First, Afghanistan is more than I thought, way more. In a small eastern city I noticed a pharmacy, a shoe store, a mall, a cellphone store, a barbecue joint. A photo from Kabul depicts a Taliban fighter in the street, next to a passing (shiny, new?) car. I’m embarrassed that those images shock me. I’ve spent too much time watching American media, which have me hearing Afghanistan and thinking vast desert waste. On top of that, well beyond Taliban fighters and warlords and corrupt officials, there are millions of Afghans who have tasted freedom and are hell-bent on preserving it. Every place is more complicated than it looks in the news.
The other sense I get is that, today at least, the whole country is poised, teetering, atop a knife point.

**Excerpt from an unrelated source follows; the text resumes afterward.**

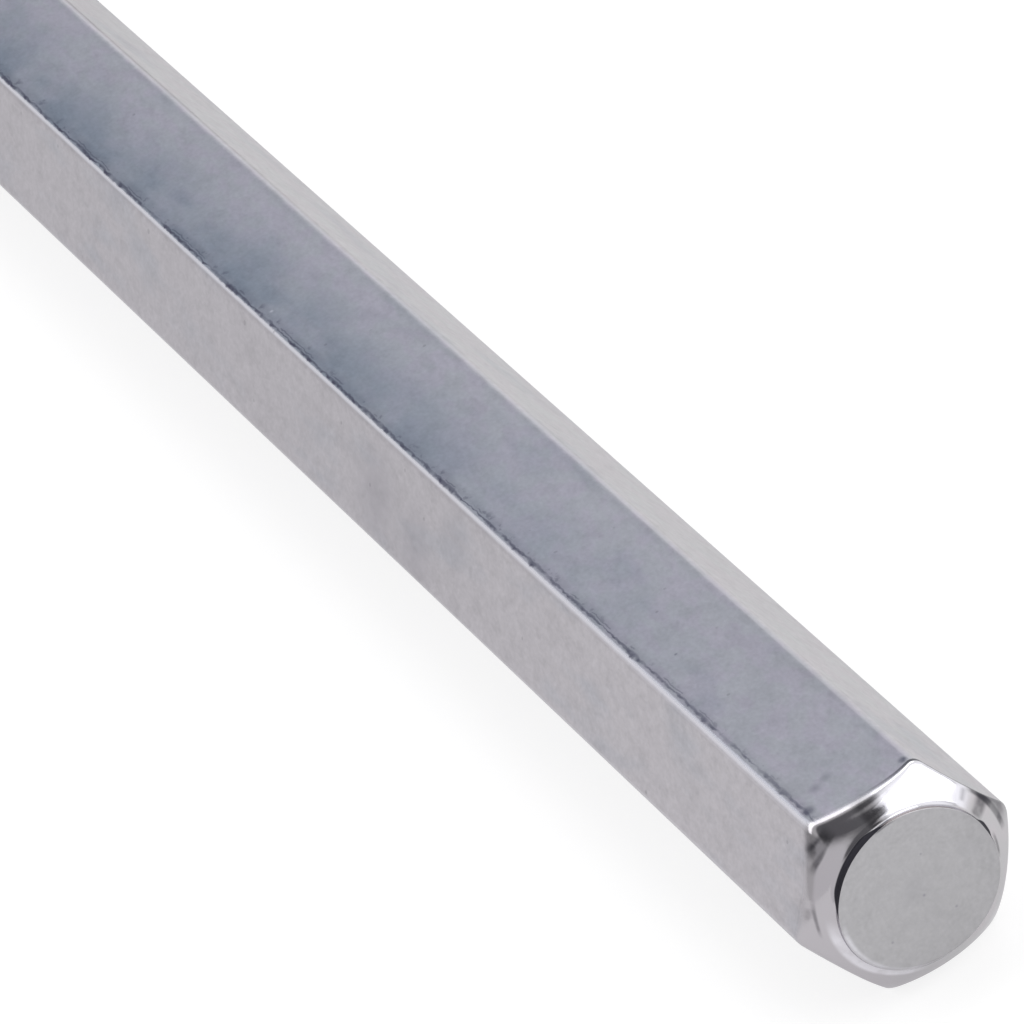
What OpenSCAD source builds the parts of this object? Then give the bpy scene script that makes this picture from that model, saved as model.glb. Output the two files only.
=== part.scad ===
// Hex key: one length of hexagonal bar with rounded corners, bent once to a right angle,
// and turned to a shouldered, polished tip at both ends.
// It lies on one flat. X runs along the long arm out of its tip, the short arm points to +Y, and Z is up.
// The origin is the centre of the long arm's end face, on the bar's centreline. Sizes are in millimetres.

/* [Bar] */
// Distance across the flats of the hexagon
across_flats = 6; // [5.5:0.1:6.4]
// Radius that rounds each of the hexagon's six corners
corner_radius = 0.4; // [0.2:0.02:0.6]

/* [Arms] */
// Overall length of the long arm, from its end face to the outside of the short arm
long_arm = 96; // [60:1:220]
// Overall length of the short arm, from its end face to the outside of the long arm
short_arm = 38; // [28:1:80]
// Radius of the bend, measured to the bar's centreline
bend_radius = 9; // [7:0.5:13]

/* [Tip] */
// Diameter of the flat disc left in the middle of each end face
disc_diameter = 4.9; // [3.6:0.1:5]
// Height that the disc stands proud of the cove around it
disc_step = 0.12; // [0.02:0.01:0.2]
// Radius of the cove turned around the disc
cove_radius = 0.25; // [0.1:0.05:0.3]
// Angle between the turned cone and the bar's axis
cone_angle = 58; // [50:1:62]
// Distance from the axis at which the cone starts to round over towards the corners
shoulder_start = 2.7; // [2.66:0.02:2.9]
// Radius of the shoulder that rounds the cone over towards the corners
shoulder_radius = 3.3; // [3:0.1:5]

/* [Hidden] */
$fn = 96;

steel = "silver";
corners = 6;
corner_step = 360 / corners;
half_step = corner_step / 2;

// From the centreline to a flat, to the centre of a corner's rounding, and to the tip of a rounded corner
apothem = across_flats / 2;
corner_centre = (apothem - corner_radius) / cos(half_step);
corner_reach = corner_centre + corner_radius;

// Straight part of each arm, between its end face and the bend
long_straight = long_arm - corner_reach - bend_radius;
short_straight = short_arm - corner_reach - bend_radius;

// Tip profile, as [distance from the axis, distance along the axis], with the end face at 0 and the bar below it
disc_radius = disc_diameter / 2;
cove_centre = [disc_radius + cove_radius, -disc_step];
cove_end = cove_centre + cove_radius * [-cos(cone_angle), -sin(cone_angle)];
cone_end = [shoulder_start, cove_end[1] - (shoulder_start - cove_end[0]) / tan(cone_angle)];
shoulder_centre = cone_end - shoulder_radius * [cos(cone_angle), sin(cone_angle)];
shoulder_side = shoulder_centre[0] + shoulder_radius;

function polar(radius, angle) = radius * [cos(angle), sin(angle)];

// Section of the bar, with two of its corners on the X axis and two of its flats square to Y
module bar_section() {
    union() {
        polygon([
            for (i = [0:corners - 1], side = [-half_step, half_step])
                polar(corner_centre, i * corner_step) + polar(corner_radius, i * corner_step + side)
        ]);
        for (i = [0:corners - 1])
            translate(polar(corner_centre, i * corner_step))
                circle(r = corner_radius);
    }
}

// Half outline that the tip is turned to: flat disc, cove, cone and shoulder
module turned_outline(length) {
    difference() {
        union() {
            polygon([
                [0, 0],
                [disc_radius, 0],
                [disc_radius, -disc_step],
                cove_end,
                cone_end,
                [shoulder_side, shoulder_centre[1]],
                [shoulder_side, -length],
                [0, -length]
            ]);
            translate(shoulder_centre)
                circle(r = shoulder_radius);
        }
        translate(cove_centre)
            circle(r = cove_radius);
        // The shoulder's circle counts only on the outer side of the axis
        translate([-2 * shoulder_radius, -length])
            square([2 * shoulder_radius, 2 * length]);
    }
}

// Straight arm along X with its tip at the origin and two flats level, reaching back over the given length
module arm(length) {
    rotate([0, 90, 0])
        intersection() {
            translate([0, 0, -length])
                linear_extrude(length)
                    rotate(90)
                        bar_section();
            rotate_extrude()
                turned_outline(length + shoulder_radius);
        }
}

// Quarter turn of the same bar, with its axis of bending at the origin
module bend() {
    rotate(180)
        rotate_extrude(angle = 90)
            translate([bend_radius, 0])
                bar_section();
}

module hex_key() {
    color(steel)
        union() {
            arm(long_straight);
            translate([-long_straight, bend_radius, 0])
                bend();
            translate([-long_straight - bend_radius, bend_radius + short_straight, 0])
                rotate(90)
                    arm(short_straight);
        }
}

hex_key();
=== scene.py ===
"""Looks of the hex key: bright plated hexagonal bar with turned, polished tips, lying on a pale studio floor.

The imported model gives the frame. The bar is swept along its centreline by a node tree, and each tip is
turned onto the open end of that sweep, so that the whole key is one closed skin.
"""

import logging
import math
from dataclasses import dataclass
from enum import Enum

import bmesh
import bpy
from mathutils import Matrix, Vector


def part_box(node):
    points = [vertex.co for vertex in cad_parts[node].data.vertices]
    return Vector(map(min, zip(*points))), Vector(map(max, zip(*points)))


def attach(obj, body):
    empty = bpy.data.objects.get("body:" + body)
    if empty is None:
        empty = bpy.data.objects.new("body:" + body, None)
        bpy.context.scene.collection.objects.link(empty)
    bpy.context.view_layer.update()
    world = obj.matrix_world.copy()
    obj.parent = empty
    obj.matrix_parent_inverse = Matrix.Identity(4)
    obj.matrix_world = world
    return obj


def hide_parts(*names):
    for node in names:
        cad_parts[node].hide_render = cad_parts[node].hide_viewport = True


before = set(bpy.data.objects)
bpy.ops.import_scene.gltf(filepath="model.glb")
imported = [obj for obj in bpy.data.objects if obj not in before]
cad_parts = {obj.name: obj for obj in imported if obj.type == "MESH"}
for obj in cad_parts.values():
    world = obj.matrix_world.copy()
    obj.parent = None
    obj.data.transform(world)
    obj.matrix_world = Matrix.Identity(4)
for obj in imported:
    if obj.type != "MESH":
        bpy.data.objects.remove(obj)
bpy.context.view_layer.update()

LOG = logging.getLogger("hex_key")
MM = 0.001
NODE = "hex_key"
BODY = "root"
CORNERS = 6
HALF_CORNER = math.pi / CORNERS
MERGE_WITHIN = 0.0005 * MM

Socket = bpy.types.NodeSocket
Colour = tuple[float, float, float]
Point = tuple[float, float, float]
# The two ends of a range, or where a step starts and where it is full
Span = tuple[float, float]
# What a mask or noise of 0 gives, and how much one of 1 adds to that
Line = tuple[float, float]


class Mark(Enum):
    """Attributes that the skin carries for its finish, each under its own name."""

    PLACE = "bar_place"
    ACROSS = "across"
    POLISHED = "polished"
    END_DISC = "end_disc"
    GROOVE = "groove"
    EDGE = "edge"


NUMBER_MARKS = tuple(mark for mark in Mark if mark is not Mark.PLACE)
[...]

One article noted that Kabul residents are “mostly satisfied” with the security and normality that have returned to the capital in the last day or so. Another cites a UN threat assessment that the Taliban—contrary to the shiny new image they’re trying to portray—are searching door-to-door for Afghans who worked with the US or NATO. Revenge is an obvious motive. Meanwhile, this lovely personal essay describes the terror that the author hears from many Afghans, especially women, including his girlfriend.
It sounds, right now, as though no one knows which version of the Taliban they’ll get. Or…maybe every Afghan bloody well knows, and they’re just waiting for the other shoe to drop.
I mentioned repentance. I know there’s a lot of blame to go around for the Taliban takeover. I also know that most of us, individually, can do next to nothing about world situations. But I can’t help thinking: I’ve had 20 years to pay attention and I didn’t. This isn’t about me right now, not even close, so you’ll hear no rants about my sense of shame, etc. All I can do right now is turn—which is what repentance is, a turning of the heart—and pay attention now.